Junto al mar

Gillespies, Nueva Zelanda, 11 de febrero de 2016
El mar brama a nuestros pies como un ser antidiluviano clamando con las fauces llenas de espuma por arrasar a todo bicho viviente que se le ponga delante. Fuerza salvaje en cuyos brazos me he adormilado después de un bien regado almuerzo. El vino de este país me tiene loquito, me deja el cuerpo tan suave como si hubiera salido de los templados brazos de un cuerpo de leche y hubiera sido depositado blandamente a continuación sobre la graba de la playa; donde inevitablemente me adormecí envuelto por el fragor de las olas. Placeres elementales propios de los héroes homéricos en aquellos interludios en que no teniendo que romperse la crisma rescatando Helenas o salvando la piel de los mil peligros que el Hades ponía por medio dedicaban su vida al buen vivir de zampar buenos asados envueltos en el espeso y rojo vino de Creta. Hoy además porque sí y sin que mediara ningún esfuerzo especial en honor del cual libar el fruto de la vid ya que nuestro único esfuerzo fue hacer un recorrido de una hora hasta las proximidades del glaciar Fox, una romería turística para contemplar cuál puede ser la vida y la muerte de un glaciar.

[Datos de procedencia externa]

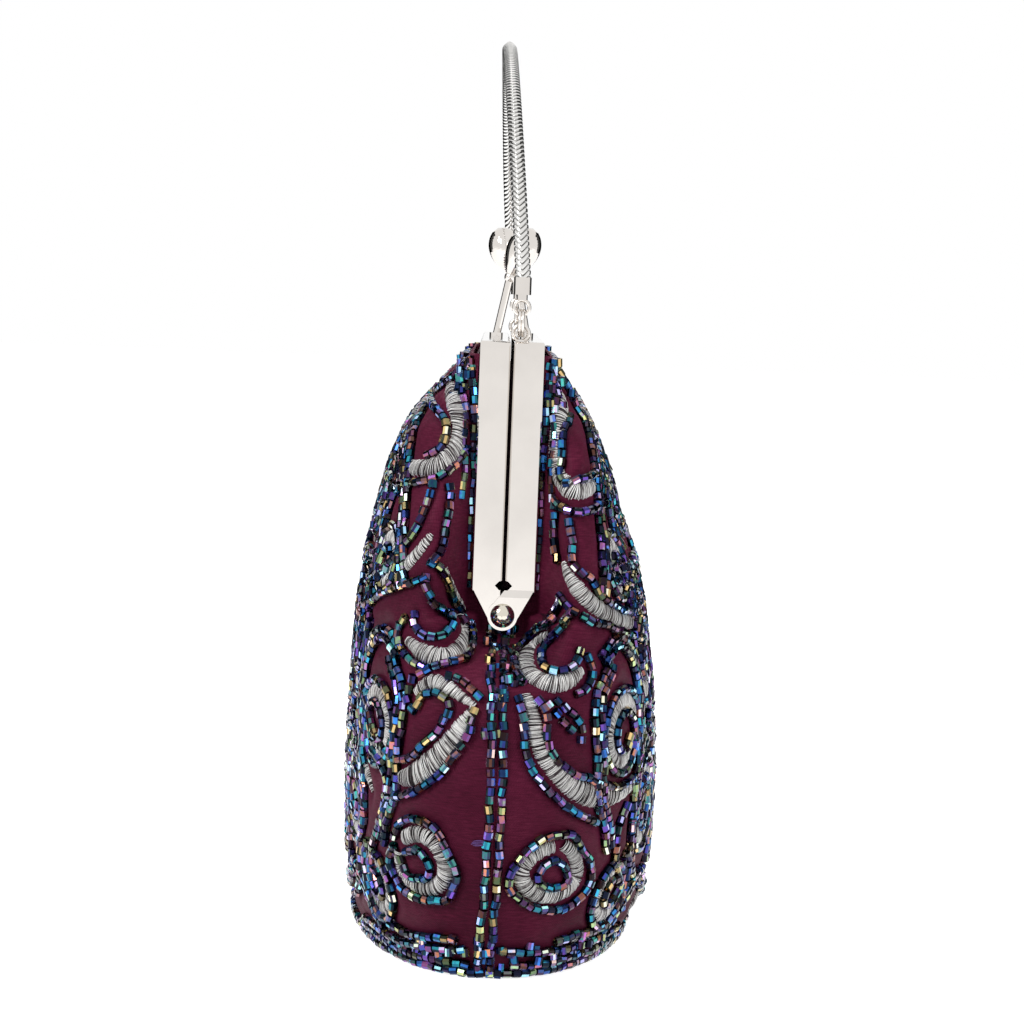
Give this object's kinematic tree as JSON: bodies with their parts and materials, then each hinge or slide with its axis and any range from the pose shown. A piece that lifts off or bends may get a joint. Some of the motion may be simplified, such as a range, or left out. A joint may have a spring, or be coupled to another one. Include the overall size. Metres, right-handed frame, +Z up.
{
  "type": "evening clutch",
  "caption": "Soft beaded evening clutch on a hinged metal kiss-lock frame, with a snap clasp on top and a slim arched snake-chain handle.",
  "frame": {"origin": "centre of the underside, on the surface the clutch stands on", "axes": "+X along the bag's length, -Y is the front, +Z up"},
  "size_m": [0.204, 0.0726, 0.2082],
  "materials": {
    "satin": "burgundy satin with a soft sheen",
    "lining": "dark plum lining satin",
    "beads": "opaque glass with an iridescent coat",
    "nickel": "polished nickel plate",
    "cord": "twisted cotton cord"
  },
  "bodies": {
    "pouch": {"pouch_front": "satin", "pouch_back": "satin", "base_panel": "satin", "pouch_lining": "lining", "base_beads": "beads", "pouch_scrolls_front": "beads", "pouch_scrolls_back": "beads", "seam_beads_right": "beads", "seam_beads_left": "beads"},
    "front_frame": {"frame_front": "nickel", "panel_front": "satin", "panel_lining_front": "lining", "panel_scrolls_front": "beads", "binding_cord_front": "cord", "frame_beads_front": "beads", "clasp_arm_front": "nickel", "clasp_head_front": "nickel"},
    "back_frame": {"frame_back": "nickel", "panel_back": "satin", "panel_lining_back": "lining", "panel_scrolls_back": "beads", "binding_cord_back": "cord", "frame_beads_back": "beads", "clasp_arm_back": "nickel", "clasp_head_back": "nickel", "hinge_rivet_right": "nickel", "hinge_rivet_left": "nickel", "hinge_washer_right": "nickel", "hinge_washer_left": "nickel", "handle_eye_right": "nickel", "handle_eye_left": "nickel"},
    "jump_rings": {"jump_ring_right": "nickel", "jump_ring_left": "nickel"},
    "handle": {"chain_cap_right": "nickel", "chain_cap_left": "nickel", "chain_ring_right": "nickel", "chain_ring_left": "nickel", "snake_chain": "nickel"}
  },
  "joints": [
    {"name": "front_frame_hinge", "type": "hinge", "parent": "pouch", "child": "front_frame", "pos_m": [0, 0, 0.0777], "axis": [1, 0, 0], "range_deg": [0, 35]},
    {"name": "back_frame_hinge", "type": "hinge", "parent": "pouch", "child": "back_frame", "pos_m": [0, 0, 0.0777], "axis": [-1, 0, 0], "range_deg": [0, 35]},
    {"name": "jump_rings_swing", "type": "hinge", "parent": "back_frame", "child": "jump_rings", "pos_m": [0.074, 0.0017, 0.13888], "axis": [1, 0, 0], "range_deg": [-65, 65]},
    {"name": "handle_swing", "type": "hinge", "parent": "jump_rings", "child": "handle", "pos_m": [0.074, 0.0017, 0.14463], "axis": [1, 0, 0], "range_deg": [-65, 35]}
  ],
  "couplings": [
    {"joint": "back_frame_hinge", "follows": "front_frame_hinge", "ratio": 1}
  ]
}
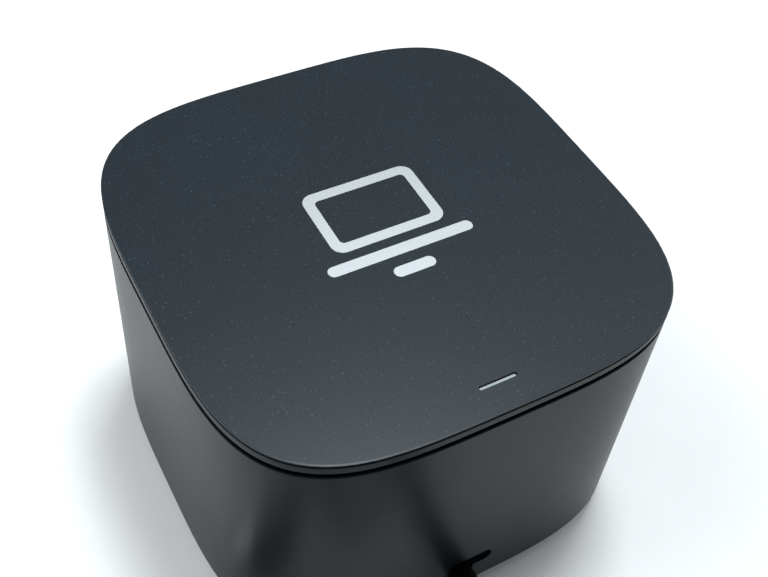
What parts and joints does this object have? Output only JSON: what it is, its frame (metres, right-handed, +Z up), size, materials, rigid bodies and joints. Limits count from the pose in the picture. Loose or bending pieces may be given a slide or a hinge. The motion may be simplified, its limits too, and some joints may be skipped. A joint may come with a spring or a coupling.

Los glaciares también mueren, parece, éste languidecía en lo alto de un despeñadero dando testimonio de lo efímero de la existencia. Era curioso, la crónica escrita del glaciar que los responsables de medio ambiente habían desplegado en los paneles informativos sólo hablaban de su constante muerte anunciada. Aquí llegaba el glaciar en 1750, rezaba un cartel, casi una hora larga de camino antes de alcanzar los seracs en donde actualmente se desploma su frente más avanzado.
Los glaciares en retroceso y la erosión de los altos valles alpinos son un magnífico reloj que con el tic tac de su manifiesto cambio nos hablan salvajemente y con dramatismo de que no hay nada firme sobre la faz de la tierra, todo se desgasta, todo cambia y se dirige a un final para acaso renacer en otra cosa. Sólo los humanos, algunos muchos, piensan que hasta mucho después de que nuestros huesos sean harina seguiremos aquí o en el cielo viviendo por encima del bien, del mal y del tiempo. Esa es la enfermedad derivada de tener uso de razón. Razonamos y la razón nos vuelve tan irracionales que somos incapaces de concebirmos convertidos en simple cenizas. Si estos glaciares y estas montañas tuvieran una pizca de razón seguro que el noventa por ciento de ellos la emplearían en inventarse una religión que hiciera que sus hielos permanecieran incólumes por siglos de los siglos junto a sus amadas montañas. Y si todavía tuvieran un poquinín más de inteligencia entonces fabricarían algún dios que pusiera a buen recaudo sus hielos por los siglos de los siglos. Pervivir está tan íntimamente incrustado en la naturaleza de los seres que no sería raro que rocas y hielos pudieran llegar a contagiarse de cierto deseo de eternidad.
Tiene siempre una incursión por los paisajes alpinos o del Himalaya un nosequé de mensaje teológico o metafísico del que es difícil zafarse. El caos de las morrenas, la inestabilidad ciclópea de los seracs, altos como edificios de varios pisos, la desolación que dejan tras sí, las laderas arañadas, desnudas, arrasadas, el orgullo de las cumbres a las que se les van quebrando poco a poco los pies como a gigantes amenazados de quedar sin base donde sostenerse. Todos estos paisajes hablan de todo menos de estabilidad, esa estabilidad que queremos ver en las cosas, en la historia alrededor nuestro es siempre pura ficción. La lenta y continúa transformación de la naturaleza y, por supuesto, de nosotros mismos, de nuestra sociedad, hace que su lentitud nos confunda de parecida manera a como nos confunde el sol haciéndonos pensar que es él el que da vueltas alrededor nuestro.
La música del mar entreverada con el bronco, y como de tormenta lejana, sonido de una tuba gigante acompaña la tarde. Hemos caído en un lugar llamado Gillespies, cerca de una antigua mina de oro actualmente abandonada. Una hermosa desolación se extiende a nuestro alrededor. El mar y una larga playa de guijarros cuyo final no alcanzamos a ver es todo lo que nos rodea; sí, un pequeño prado donde instalaremos la tienda para pasar la noche. Por demás desde nuestra playa se ven espléndidos como dos enorme gigantes las cumbres del monte Cook y del Tasman, ahora desde el lado opuesto a días pasados.
Nuestro balcón sobre el atempestado mar con sus enormes olas y sus encajes de nieve rompiendo contra los cantos rodados de la playa será dentro de un rato miradero del final del día y del posible espectáculo que llegará con el crepúsculo.